18.1. Always capitalize the first word of a sentence, proper nouns, and titles. For example, "She went to Paris."

19. Verb Tenses

19.1. Simple Tenses

19.1.1. - Present (I eat)

19.1.2. - Past (I ate)

19.1.3. - Future (I will eat)

19.2. Continuous/Progressive Tenses

19.2.1. - Present Continuous (I am eating)

19.2.2. - Past Continuous (I was eating)

19.2.3. - Future Continuous (I will be eating)

19.3. Perfect Tenses

19.3.1. - Present Perfect (I have eaten)

19.3.2. - Future Perfect (I will have eaten)

19.3.3. - Past Perfect (I had eaten)

20. Adjectives

20.1. Modify nouns and pronouns. For example, "a beautiful day."
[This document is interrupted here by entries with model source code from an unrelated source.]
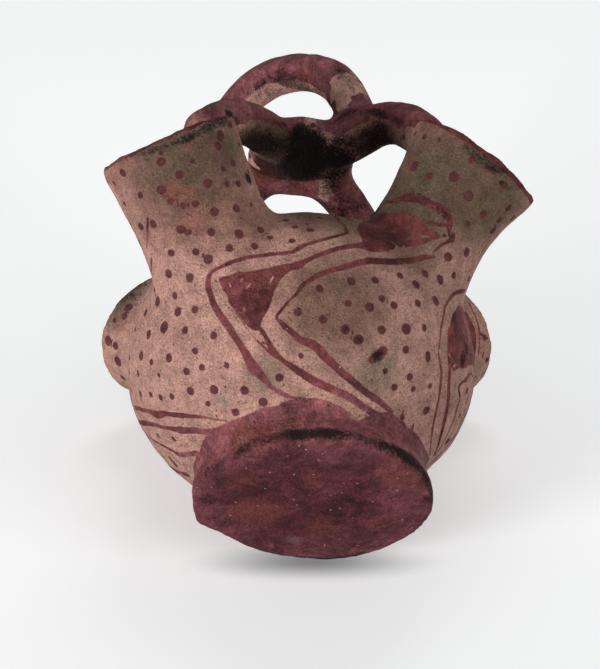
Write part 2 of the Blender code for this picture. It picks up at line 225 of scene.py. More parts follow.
# Buff slits left in the shapes: x, y, z and half width, in millimetres.
FRONT_SLITS = (
    ((26.1, -44.5, 79.6, 0.27), (27, -44.6, 78.9, 0.33), (27.6, -44.8, 78.4, 0.2)),
    ((30.8, -45.4, 80, 0.4), (32, -45.6, 80.1, 0.43), (32.7, -45.7, 80.2, 0.17)),
    ((35.7, -45.3, 76.8, 0.47), (38.7, -44.8, 76.6, 0.13)),
    ((30.9, -44.9, 75.8, 0.27), (33.9, -44.9, 75.7, 0.17)),
    ((25.9, -47.3, 73, 0.17), (28.2, -46.3, 71.7, 0.13)),
    ((-12.8, -59, 50.6, 0.19), (-13.6, -58.7, 49.2, 0.29), (-14.2, -58.5, 47.8, 0.13)),
    ((-20.2, -57.2, 48.9, 0.22), (-21, -56.9, 48.1, 0.35), (-21.6, -56.6, 47.4, 0.26)),
    ((-27, -55.3, 50.3, 0.26), (-26.6, -55.1, 49, 0.22)),
    ((-22.3, -54.9, 41, 0.41), (-22.2, -54.6, 40, 0.35)),
    ((-22.8, -56.7, 51.6, 0.13), (-23.3, -56.5, 50.4, 0.13)),
    ((51.2, -22.3, 49.7, 0.4), (52, -20.1, 49.4, 0.44)),
    ((46.1, -26.3, 37.4, 0.33), (47.2, -25.2, 38.8, 0.36)),
    ((50.3, -21.5, 42.6, 0.3), (50.7, -20.3, 42.4, 0.27)),
    ((44.4, -30.7, 39.2, 0.16), (45.1, -29.3, 38.8, 0.16)),
    ((50.3, -24.8, 52.1, 0.2), (50.9, -23.4, 52, 0.2)),
    ((26, -28.2, 17.6, 0.19), (27.7, -26.8, 17.9, 0.23)),
)

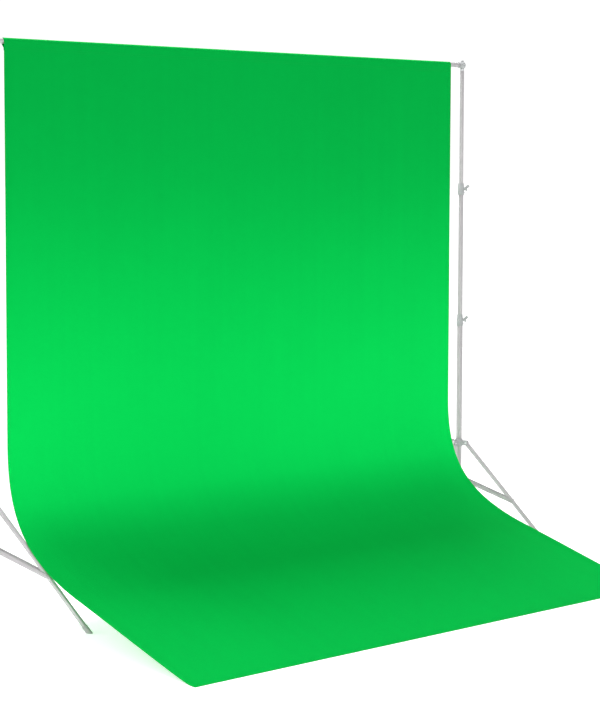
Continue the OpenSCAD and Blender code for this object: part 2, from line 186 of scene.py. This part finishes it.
def lift(u, s):
    """How far the cloth stands off its line.

    It has ripples where it hangs, a step over the hems on the floor, and folds at the pocket seam.
    """
    u, s = np.broadcast_arrays(np.asarray(u, float), np.asarray(s, float))
    hang = eased(s, *RIPPLES_START) * (1 - eased(s, *RIPPLES_FADE))
    wave = sum(h * np.sin(2 * math.pi * (fx * u + fy * s) + ph) for h, fx, fy, ph in RIPPLES)
    laid = eased(s, *FRONT_HEM_LIES)
    folds = 1 - eased(s, *SEAM_FOLDS_FADE)
    return hang * wave + laid * LAYER * near_hem(u, s) + folds * 2 * LAYER * near_side(u)


def place(u, s, off=0.0):
    """Points of the cloth at u across and s along it, off from its middle towards its front."""
    u, s = np.broadcast_arrays(np.asarray(u, float), np.asarray(s, float))
    y, z = (np.interp(s, LINE_S, LINE[:, i]) for i in (0, 1))
    ny, nz = (np.interp(s, LINE_S, LINE_N[:, i]) for i in (0, 1))
    d = off + lift(u, s)
    return np.stack([sheet_lo.x + u, y + ny * d, z + nz * d], axis=-1)


# ---- Mesh helpers ----
def make_mesh(name, verts, faces, material):
    mesh = bpy.data.meshes.new(name)
    mesh.from_pydata(np.asarray(verts).reshape(-1, 3).tolist(), [], [list(map(int, f)) for f in faces])
    mesh.polygons.foreach_set("use_smooth", [True] * len(mesh.polygons))
    mesh.materials.append(material)
    mesh.update()
    obj = bpy.data.objects.new(name, mesh)
    bpy.context.scene.collection.objects.link(obj)
    return obj


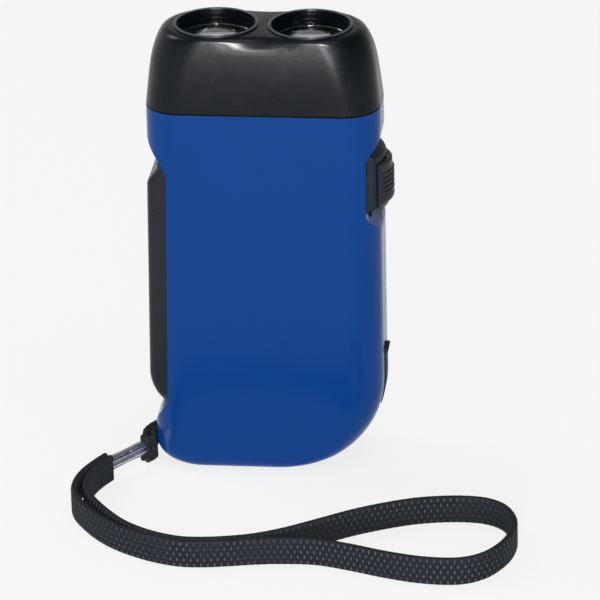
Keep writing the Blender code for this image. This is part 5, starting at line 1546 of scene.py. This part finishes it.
@dataclass
class Lever:
    """The press lever: a rounded grip, open towards the case, with its hub and toothed sector."""

    half_depth: float = high("lever").y
    wall: float = 0.0016
    pivot: Place = (-0.0189, 0.0670)
    neck_x: float = -0.0228
    grip_top_x: float = -0.0250
    grip_foot_x: float = -0.0258
    inner_x: float = -0.0192
    top: float = high("lever").z
    top_radius: float = 0.0022
    grip_top_z: float = 0.0655
    grip_foot_z: float = 0.0220
    end_z: float = low("lever").z
    ear_radius: float = 0.0052
    ear_foot_z: float = 0.0600
    grip_edge: float = 0.0017
    hub_radius: float = 0.00195
    bore_radius: float = 0.0013
    teeth: int = 72
    module: float = 0.0008
    addendum: float = 0.80
    dedendum: float = 1.10
    pressure: float = math.radians(25)
    backlash: float = 0.00015
    sector_direction: float = math.radians(-60)
    sector_teeth: tuple[int, int] = (-2, 6)
    sector_half: float = 0.0015
    sector_hub: float = 0.0016
    sector_rim: float = 0.0028
    sector_window: float = 0.0100
    sector_spoke: float = 0.0022
    ear_span: Place = (math.radians(-80), math.radians(75))
    overrun: float = 0.006
    neck_steps: int = 20
    foot_steps: int = 24
    ear_steps: int = 24
    crown_steps: int = 10
    edge_segments: int = 6
    window_steps: tuple[int, int] = (8, 12)

    def outer(self, inset: float) -> list[Place]:
        """Return the outer side from top to bottom, moved in by an inset.

        Args:
            inset: The inset, which is 0 for the outside.

        Returns:
            The side's (x, z) places.
        """
        neck_z = self.top - self.top_radius - FIT
        outline = []
        for share in shares(self.neck_steps):
            x = self.neck_x + (self.grip_top_x - self.neck_x) * ease(share)
            outline.append((x + inset, neck_z + (self.grip_top_z - neck_z) * share))
        half_width = self.inner_x - self.grip_foot_x - inset
        half_height = self.grip_foot_z - self.end_z - inset
        for share in shares(self.foot_steps):
            swing = math.pi / 2 * share
            x = self.inner_x - half_width * math.cos(swing)
            outline.append((x, self.grip_foot_z - half_height * math.sin(swing)))
        return outline

    def outline(self) -> list[Place]:
        """Return the whole side outline, with the ear round the pivot.

        Returns:
            The outline's (x, z) places.
        """
        ear = arc(self.pivot, self.ear_radius, *self.ear_span, self.ear_steps)
        corner = (self.neck_x + self.top_radius, self.top - self.top_radius)
        crown = arc(corner, self.top_radius, math.pi / 2, math.pi, self.crown_steps)
        bridge = (self.pivot[0], self.top)
        return [*self.outer(0), (self.inner_x, self.ear_foot_z), *ear, bridge, *crown]

    def grip(self) -> bpy.types.Object:
        """Make the grip with its long edges rounded.

        Returns:
            The grip, still solid.
        """
        grip = plate("lever_grip", self.outline(), (-self.half_depth, self.half_depth))
        shape = bmesh.new()
        shape.from_mesh(grip.data)
        limit = self.inner_x - FIT
        chain = [
            edge
            for edge in shape.edges
            if all(vert.co.x < limit for vert in edge.verts)
            and abs(edge.verts[0].co.y - edge.verts[1].co.y) < WELD
        ]
        bmesh.ops.bevel(
            shape,
            geom=chain,
            offset=self.grip_edge,
            segments=self.edge_segments,
            profile=0.5,
            affect="EDGES",
            material=-1,
        )
        shape.to_mesh(grip.data)
        shape.free()
        return grip

    def channel(self) -> bpy.types.Object:
        """Make the space inside the grip.

        Returns:
            The space, which is open towards the case.
        """
        far = self.pivot[0] + self.ear_radius + self.overrun
        side = self.outer(self.wall)
        roof = self.top - self.wall
        outline = [(side[0][0], roof), *side, (far, side[-1][1]), (far, roof)]
        inner = self.half_depth - self.wall
        return plate("lever_channel", outline, (-inner, inner))

    @property
    def pitch_radius(self) -> float:
        """Return the radius at which the teeth roll on the wheel's."""
        return self.module * self.teeth / 2

    def tooth(self) -> list[Place]:
        """Return one side of a tooth as (radius, half angle) pairs, from its root to its tip.

        Returns:
            The pairs, along the tooth's involute.
        """
        pitch = self.pitch_radius
        base = pitch * math.cos(self.pressure)
        tip = pitch + self.addendum * self.module
        root = pitch - self.dedendum * self.module
        half_tooth = math.pi / (2 * self.teeth) - self.backlash / (4 * pitch)
        spread = half_tooth + math.tan(self.pressure) - self.pressure
        first = max(base, root)
        side = [(root, spread)] if root < base else []
        for share in shares(4):
            radius = first + (tip - first) * share
            angle = math.acos(min(base / radius, 1))
            side.append((radius, spread - math.tan(angle) + angle))
        return side

    def polar(self, radius: float, angle: float) -> Place:
        """Return a place at a radius and an angle from the pivot."""
        return self.pivot[0] + radius * math.cos(angle), self.pivot[1] + radius * math.sin(angle)

    def sector(self) -> list[bpy.types.Object]:
        """Make the toothed sector and the tool that cuts its window.

        Returns:
            The sector and the tool.
        """
        turn = 2 * math.pi / self.teeth
        side = self.tooth()
        root = self.pitch_radius - self.dedendum * self.module
        lowest, highest = self.sector_teeth
        first = self.sector_direction + turn * (lowest - 1)
        last = self.sector_direction + turn * (highest + 1)
        outline = [self.polar(self.sector_hub, first), self.polar(root, first)]
        for number in range(lowest, highest + 1):
            middle = self.sector_direction + turn * number
            outline += [self.polar(radius, middle - angle) for radius, angle in side]
            outline += [self.polar(radius, middle + angle) for radius, angle in reversed(side)]
        outline += [self.polar(root, last), self.polar(self.sector_hub, last)]
        rim = root - self.sector_rim
        near = self.sector_spoke / self.sector_window
        wide = self.sector_spoke / rim
        inner, outer = self.window_steps
        window = arc(self.pivot, self.sector_window, first + near, last - near, inner)
        window += arc(self.pivot, rim, last - wide, first + wide, outer)
        half = self.sector_half
        return [
            plate("lever_sector", outline, (-half, half)),
            plate("lever_window", window, (-half - FIT, half + FIT)),
        ]

    def make(self) -> None:
        """Make the lever."""
        grip = self.grip()
        carve(grip, [self.channel()])
        sector, window = self.sector()
        carve(sector, [window])
        hub, bore = self.half_depth - self.wall / 2, self.half_depth + FIT
        carve(grip, [rod("lever_hub", self.pivot, (-hub, hub), self.hub_radius), sector], "UNION")
        carve(grip, [rod("lever_bore", self.pivot, (-bore, bore), self.bore_radius)])
        finish_piece(grip, Finish.LEVER, "lever", ["lever"])


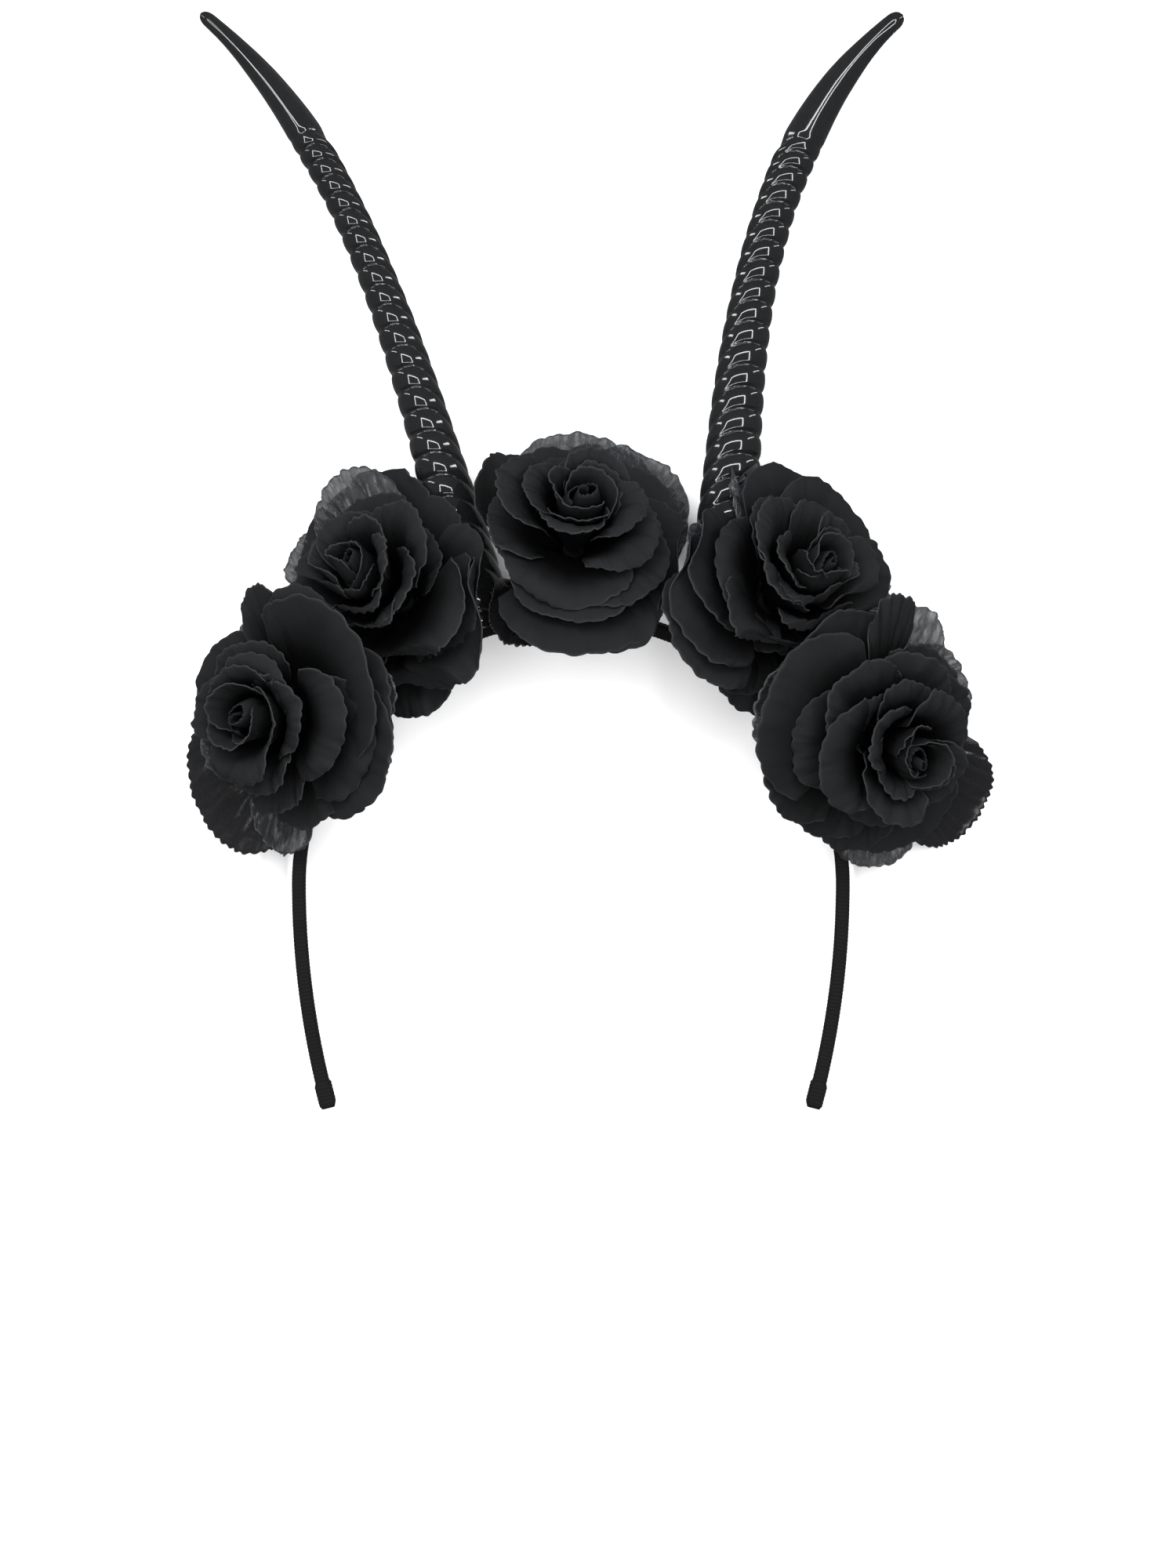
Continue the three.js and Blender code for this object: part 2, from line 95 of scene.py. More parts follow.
# The lights face one point. Each has its name, place, width, height and power in watts, and whether gloss
# mirrors it: large soft ones light the cloth, and four strips over the piece and two low ones beside it
# draw the highlights on the horns.
LIT_POINT = Vector((0.0, 0.0, 0.03))
LIGHTS = (
    ("overhead", (0.2, 0.3, 2.5), 1.5, 1.5, 42, False),
    ("key", (-0.7, 1.5, 1.9), 1.0, 0.8, 46, False),
    ("panel_left", (-1.6, 0.3, 0.7), 1.0, 0.9, 9, False),
    ("panel_right", (1.6, 0.5, 0.9), 1.2, 1.0, 9, False),
    ("strip_left", (-0.5, 0.0, 1.1), 1.0, 0.06, 6, True),
    ("strip_right", (0.5, 0.0, 1.1), 1.0, 0.06, 6, True),
    ("strip_top", (0.0, 0.5, 1.1), 1.0, 0.06, 6, True),
    ("strip_low", (0.0, -0.5, 1.1), 1.0, 0.06, 6, True),
    ("strip_west", (-1.20, 0.72, 0.32), 0.10, 1.1, 7, True),
    ("strip_east", (1.20, 0.72, 0.32), 0.10, 1.1, 7, True),
)

# Rings of petals, from the back. Node is the solid that the ring belongs to. Root and length are shares of
# the rose's radius; rise is the petals' angle from the axis at the root, flare where the lip starts, and
# lip is how far the rim rolls back from there, in degrees like spread; bend is where the lip starts, as a
# share of the length; pin and ruffle are shares of the radius; press keeps the ring off its neighbours, in
# millimetres.
RINGS = table(
    "node petals root length rise flare lip bend spread pin ruffle press",
    ("organza", 5, 0.00, 0.84, 78, 92, 6, 0.70, 40, 0.02, 0.08, 0.2),
    ("outer", 5, 0.04, 0.96, 60, 79, 22, 0.68, 46, 0.05, 0.08, 0.6),
    ("outer", 5, 0.11, 0.90, 44, 64, 42, 0.72, 47, 0.05, 0.08, 1.1),
    ("middle", 5, 0.20, 0.83, 28, 46, 62, 0.72, 50, 0.06, 0.07, 1.7),
    ("middle", 4, 0.29, 0.73, 15, 30, 66, 0.73, 56, 0.07, 0.06, 2.4),
    ("inner", 3, 0.37, 0.62, 12, 17, 34, 0.75, 66, 0.06, 0.05, 3.1),
    ("inner", 2, 0.43, 0.56, 8, 3, 18, 0.80, 100, 0.05, 0.03, 3.8),
)
# The first outer ring also has short petals round the stem, which close it there
CLOSING_RING = 1
CLOSING_PETALS = tuple({"at": at, "length": 0.42, "spread": 62} for at in (45, 135, 225, 315))
# Where the inmost rings start: a compass direction seen from the front, for the rings from SPACED_RING on
SPACED_RING = 3
FIRST = {
    "rose_1": (50, 350, 0, 120),
    "rose_2": (330, 10, 40, 190),
    "rose_3": (215, 250, 160, 60),
    "rose_4": (205, 250, 200, 100),
    "rose_5": (120, 150, 100, 10),
}


def rim_at(x, y, **changes):
    """A petal whose rim's middle lies there from the rose's root, seen from the front, in millimetres."""
    return {"rim": (x, y), **changes}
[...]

21. Adjectives and Adverbs

21.1. Adverbs

21.1.1. Modify verbs, adjectives, and other adverbs. For example, "He runs quickly."

22. Nouns and Pronouns

22.1. Singular and Plural Nouns

22.1.1. Most nouns add -s or -es for plurals (e.g., cat/cats, box/boxes). Some have irregular forms (e.g., child/children, mouse/mice).

22.2. Pronoun Agreement

22.2.1. Pronouns must agree with their antecedents in number and gender. For example, "Everyone must bring their own lunch."

23. Conditional Sentences

23.1. Zero Conditional

23.1.1. General truths. "If you heat water, it boils."

23.2. First Conditional

23.2.1. Real future possibilities. "If it rains, we will stay home."

23.3. Second Conditional

23.3.1. Unreal or unlikely present/future situations. "If I were you, I would apologize."

23.4. Third Conditional

23.4.1. Past situations that did not happen. "If I had known, I would have called."

24. Modal Verbs

24.1. - Express necessity, possibility, permission, and ability. Common modals include "can," "could," "may," "might," "must," "shall," "should," "will," and "would." For example, "You must study," "Can I help you?"

25. Comparatives and Superlatives

25.1. Comparatives

25.1.1. "er" or "more" (e.g., taller, more beautiful).

25.2. Superlatives

25.2.1. "est" or "most" (e.g., tallest, most beautiful).

26. Correlative Conjunctions

26.1. Pairs of conjunctions that work together. Examples include "either...or," "neither...nor," "both...and," "not only...but also." For example, "She is both intelligent and kind."